In Vietnam, IP Vietnam will not issue a positive decision on registration in relation to the Int’l Trademark Registration if they find no reason for refusal. The protected trademark will be published in the IP Official Gazette and recorded in the National Register. The Certificate of Trademark Registration may be issued upon the holder’s request.
In Vietnam, the trademark right shall be valid for 10 year from the date of international registration and may be renewed for consecutive periods of ten years. The Trademark Register based on the Int’l Registration uses the Int’l number granted by IB and IP Vietnam do not give any additional number for international registration.
Any procedure subsequent to the refusal, such as review, appeal or response to an opposition, is carried out directly between the holder of the international registration and the Offices of contracting parties, without any involvement on the part of the WIPO’s IB. However, a statement should be sent to the WIPO’s IB once all the procedures before the Offices of contracting parties have been completed, indicating that the provisional refusal is confirmed or is totally or partially withdrawn. This statement is also recorded in the International Register and published in the Gazette.

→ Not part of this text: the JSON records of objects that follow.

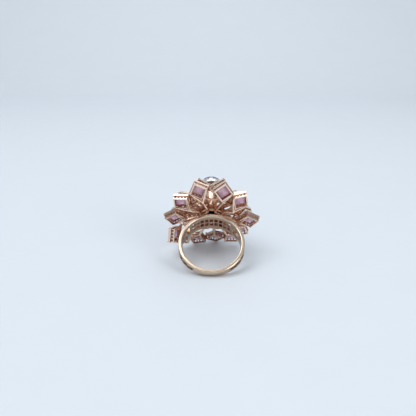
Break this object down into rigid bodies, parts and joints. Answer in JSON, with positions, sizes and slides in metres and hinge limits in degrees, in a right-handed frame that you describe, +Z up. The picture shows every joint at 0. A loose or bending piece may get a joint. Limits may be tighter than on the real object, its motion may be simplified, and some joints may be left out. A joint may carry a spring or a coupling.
{
  "type": "cocktail ring",
  "caption": "Flower-shaped cocktail ring: tiers of square open-backed stone settings around a domed centre, on a tapered pierced shank.",
  "frame": {"origin": "middle of the bounding box, on the table that the ring lies on", "axes": "+Z up from the table, +Y the way the flower leans away, +X across the finger hole"},
  "size_m": [0.0288, 0.0314, 0.025],
  "materials": {
    "rose_gold": "polished, satin on the plain part of the shank",
    "white_gold": "polished",
    "pink_stone": "faceted, polished",
    "plum_stone": "faceted, polished",
    "clear_stone": "faceted, polished"
  },
  "bodies": {
    "root": {"crown_stone": "clear_stone", "dome_baguettes": "plum_stone", "dome_frame": "white_gold", "finger_gallery": "rose_gold", "flower_stem": "rose_gold", "head_basket": "rose_gold", "heart_petal_01": "rose_gold", "heart_petal_02": "rose_gold", "heart_petal_03": "rose_gold", "heart_petal_04": "rose_gold", "heart_petal_05": "rose_gold", "heart_petal_06": "rose_gold", "heart_stones": "pink_stone", "inner_petal_01": "rose_gold", "inner_petal_02": "rose_gold", "inner_petal_03": "rose_gold", "inner_petal_04": "rose_gold", "inner_petal_05": "rose_gold", "inner_petal_06": "rose_gold", "inner_petal_07": "rose_gold", "inner_petal_08": "rose_gold", "inner_stones": "pink_stone", "middle_petal_01": "rose_gold", "middle_petal_02": "rose_gold", "middle_petal_03": "rose_gold", "middle_petal_04": "rose_gold", "middle_petal_05": "rose_gold", "middle_petal_06": "rose_gold", "middle_petal_07": "rose_gold", "middle_petal_08": "rose_gold", "middle_petal_09": "rose_gold", "middle_petal_10": "rose_gold", "middle_stones": "pink_stone", "outer_petal_01": "rose_gold", "outer_petal_02": "rose_gold", "outer_petal_03": "rose_gold", "outer_petal_04": "rose_gold", "outer_petal_05": "rose_gold", "outer_petal_06": "rose_gold", "outer_petal_07": "rose_gold", "outer_petal_08": "rose_gold", "outer_petal_09": "rose_gold", "outer_petal_10": "rose_gold", "outer_petal_11": "rose_gold", "outer_petal_12": "rose_gold", "outer_stone_01": "pink_stone", "outer_stone_02": "pink_stone", "outer_stone_03": "pink_stone", "outer_stone_04": "pink_stone", "outer_stone_05": "pink_stone", "outer_stone_06": "pink_stone", "outer_stone_07": "pink_stone", "outer_stone_08": "pink_stone", "outer_stone_09": "pink_stone", "outer_stone_10": "pink_stone", "outer_stone_11": "pink_stone", "outer_stone_12": "pink_stone", "shank": "rose_gold"}
  },
  "joints": []
}
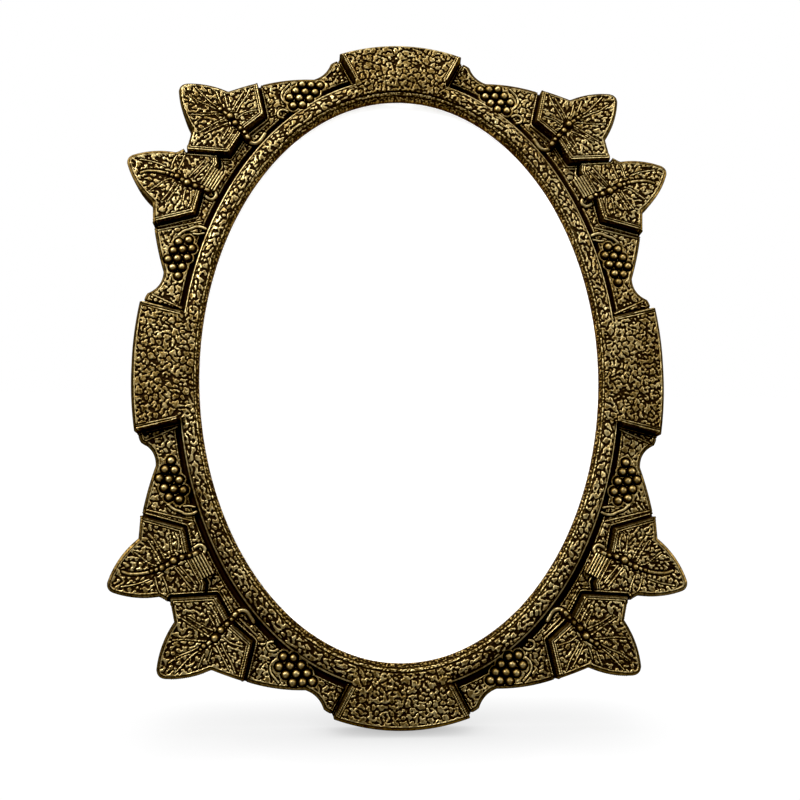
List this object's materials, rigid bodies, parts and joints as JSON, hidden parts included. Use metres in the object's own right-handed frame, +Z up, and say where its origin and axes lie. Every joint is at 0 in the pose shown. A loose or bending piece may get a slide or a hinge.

Any assignment of trademark right under international registration may be made for some or all of the classes specified and for some or all of the designated contracting parties. Such assignment is effective only if the assignee is the one being entitled to file international applications and it is recorded in the International Register. One key point is that a request for recordal of trademark assignment can be filed at trademark offices in contracting parties (and WIPO’s IB will record such assignment when it receives from relevant trademark offices) or directly to IB at WIPO by the Assignor, but not by the Assignee.